When a tort defendant seeks indemnity from a governmental entity pursuant to a third party procedure, does the indemnity claim need to be filed prior to the accrual of the cause of action?

California, United States of America


The following excerpt is from Smith v. Parks Manor, 197 Cal.App.3d 872, 243 Cal.Rptr. 256 (Cal. App. 1987):

Where the claim is one for indemnification or contribution, it accrues when the indemnitee or party seeking contribution suffers a loss through payment of a judgment debt (or settlement) or through payment of more than his fair share of damages. (People ex rel. Dept. of Transportation v.
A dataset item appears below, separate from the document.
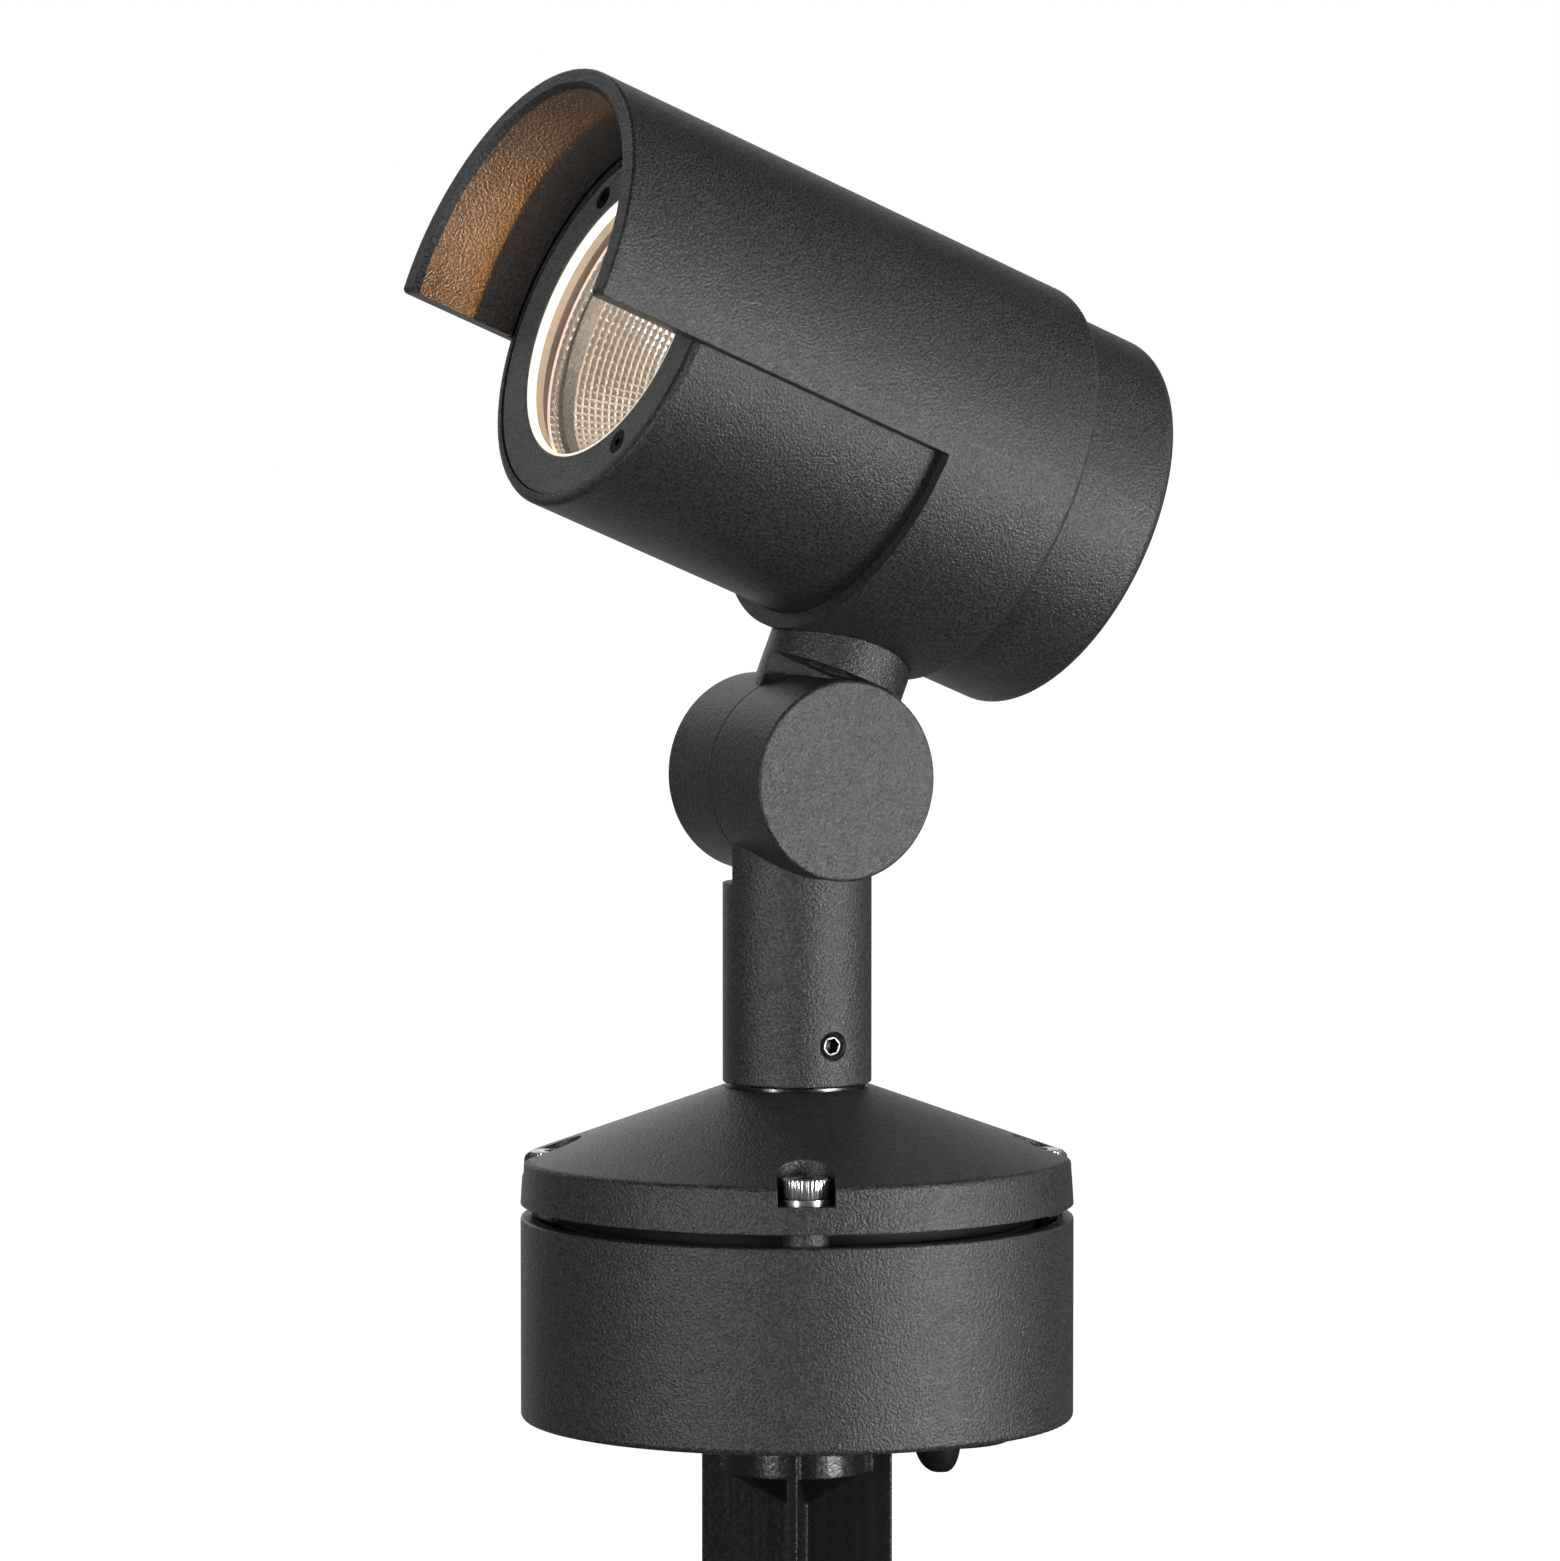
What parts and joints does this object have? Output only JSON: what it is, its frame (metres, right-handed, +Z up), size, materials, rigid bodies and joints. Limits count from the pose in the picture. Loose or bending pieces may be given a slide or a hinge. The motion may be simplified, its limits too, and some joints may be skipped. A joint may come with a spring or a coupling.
{
  "type": "garden spike spotlight",
  "caption": "Outdoor spotlight on a ground spike: round wiring box, swivelling stem, clamped tilt knuckle and a cylindrical lamp head with a long half-round glare hood.",
  "frame": {"origin": "centre of the wiring box's underside, at ground level, where the spike is bolted on", "axes": "+Z up along the spike, box and stem; the lamp shines towards -Y, tilted up by 22.3 degrees; X is the knuckle's axis"},
  "size_m": [0.1, 0.1272, 0.4227],
  "materials": {
    "dark_powder_coat": "die-cast aluminium, anthracite fine-textured powder coat, matt",
    "stainless_steel": "plain turned stainless steel",
    "brass": "turned brass",
    "black_plastic": "moulded black plastic, semi-gloss",
    "grey_plastic": "moulded light grey plastic",
    "black_rubber": "matt black rubber",
    "clear_silicone": "clear to milky silicone",
    "front_glass": "clear toughened glass",
    "bright_reflector": "bright anodised, faceted",
    "satin_aluminium": "plain satin aluminium",
    "led_phosphor": "yellow phosphor under clear silicone",
    "circuit_board": "green solder mask",
    "transformer_tape": "yellow tape over a ferrite core",
    "capacitor_sleeve": "dark printed sleeve, no print",
    "lead_sheath": "black wire insulation"
  },
  "bodies": {
    "base": {"junction_box": "dark_powder_coat", "box_lid": "dark_powder_coat", "lid_gasket": "black_rubber", "lid_screws": "stainless_steel", "lid_screw_washers": "stainless_steel", "cable_grommet": "black_rubber", "spike": "black_plastic", "spike_insert": "brass", "spike_washer": "stainless_steel", "spike_bolt": "stainless_steel", "terminal_block": "grey_plastic", "terminal_screws": "brass", "terminal_fixing_screws": "stainless_steel", "earth_screw": "stainless_steel", "swivel_spigot": "stainless_steel", "spigot_seal": "black_rubber", "spigot_nut": "stainless_steel", "base_lead": "lead_sheath"},
    "stem": {"stem": "dark_powder_coat", "stem_set_screw": "stainless_steel", "knuckle_o_ring": "black_rubber", "pivot_bolt": "stainless_steel", "stem_lead": "lead_sheath"},
    "head": {"tilt_arm": "dark_powder_coat", "glare_hood": "dark_powder_coat", "lamp_housing": "dark_powder_coat", "rear_cover": "dark_powder_coat", "front_bezel": "dark_powder_coat", "pivot_washer": "stainless_steel", "arm_screws": "stainless_steel", "bezel_screws": "stainless_steel", "led_screws": "stainless_steel", "board_standoffs": "stainless_steel", "board_screws": "stainless_steel", "led_holder": "black_plastic", "rear_o_ring": "black_rubber", "glass_gasket": "black_rubber", "lead_gland": "black_rubber", "bezel_seal": "clear_silicone", "front_glass": "front_glass", "reflector": "bright_reflector", "led_board": "satin_aluminium", "led_emitter": "led_phosphor", "driver_board": "circuit_board", "driver_terminal": "circuit_board", "driver_transformer": "transformer_tape", "driver_capacitors": "capacitor_sleeve", "head_lead": "lead_sheath", "led_leads": "lead_sheath"}
  },
  "joints": [
    {"name": "swivel", "type": "hinge", "parent": "base", "child": "stem", "pos_m": [0, 0, 0.0609], "axis": [0, 0, 1], "range_deg": [-170, 170]},
    {"name": "tilt", "type": "hinge", "parent": "stem", "child": "head", "pos_m": [0, 0, 0.1162], "axis": [-1, 0, 0], "range_deg": [-67.3, 67.7]}
  ]
}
Superior Court (1980) 26 Cal.3d 744, 757, 163 Cal.Rptr. 585, 608 P.2d 673.) In analyzing the issue of timely presentation of a claim for indemnity, [197 Cal.App.3d 880] the court notes: "Courts in other jurisdictions which have addressed similar contentions have uniformly concluded that when a tort defendant seeks indemnity from a governmental entity pursuant to a third party procedure, and thereby institutes his action before the indemnity claim has actually accrued, the defendant should not be required to file a claim. [Citations.]" ( Id., at p. 763, 163 Cal.Rptr. 585, 608 P.2d 673, emphasis omitted.) Since the institution of the indemnity claim apprises the governmental entity of all information necessary to effectuate the purpose of the claims statutes even before the claim has matured, application of the claim filing requirement in this context largely would be meaningless or superfluous. (Ibid.) It certainly would be redundant. Accordingly, the court concludes, "when an equitable indemnity action is pursued prior to the accrual of the cause of action through a third party cross-complaint, no prior claim need be filed." (Ibid., fn. omitted.)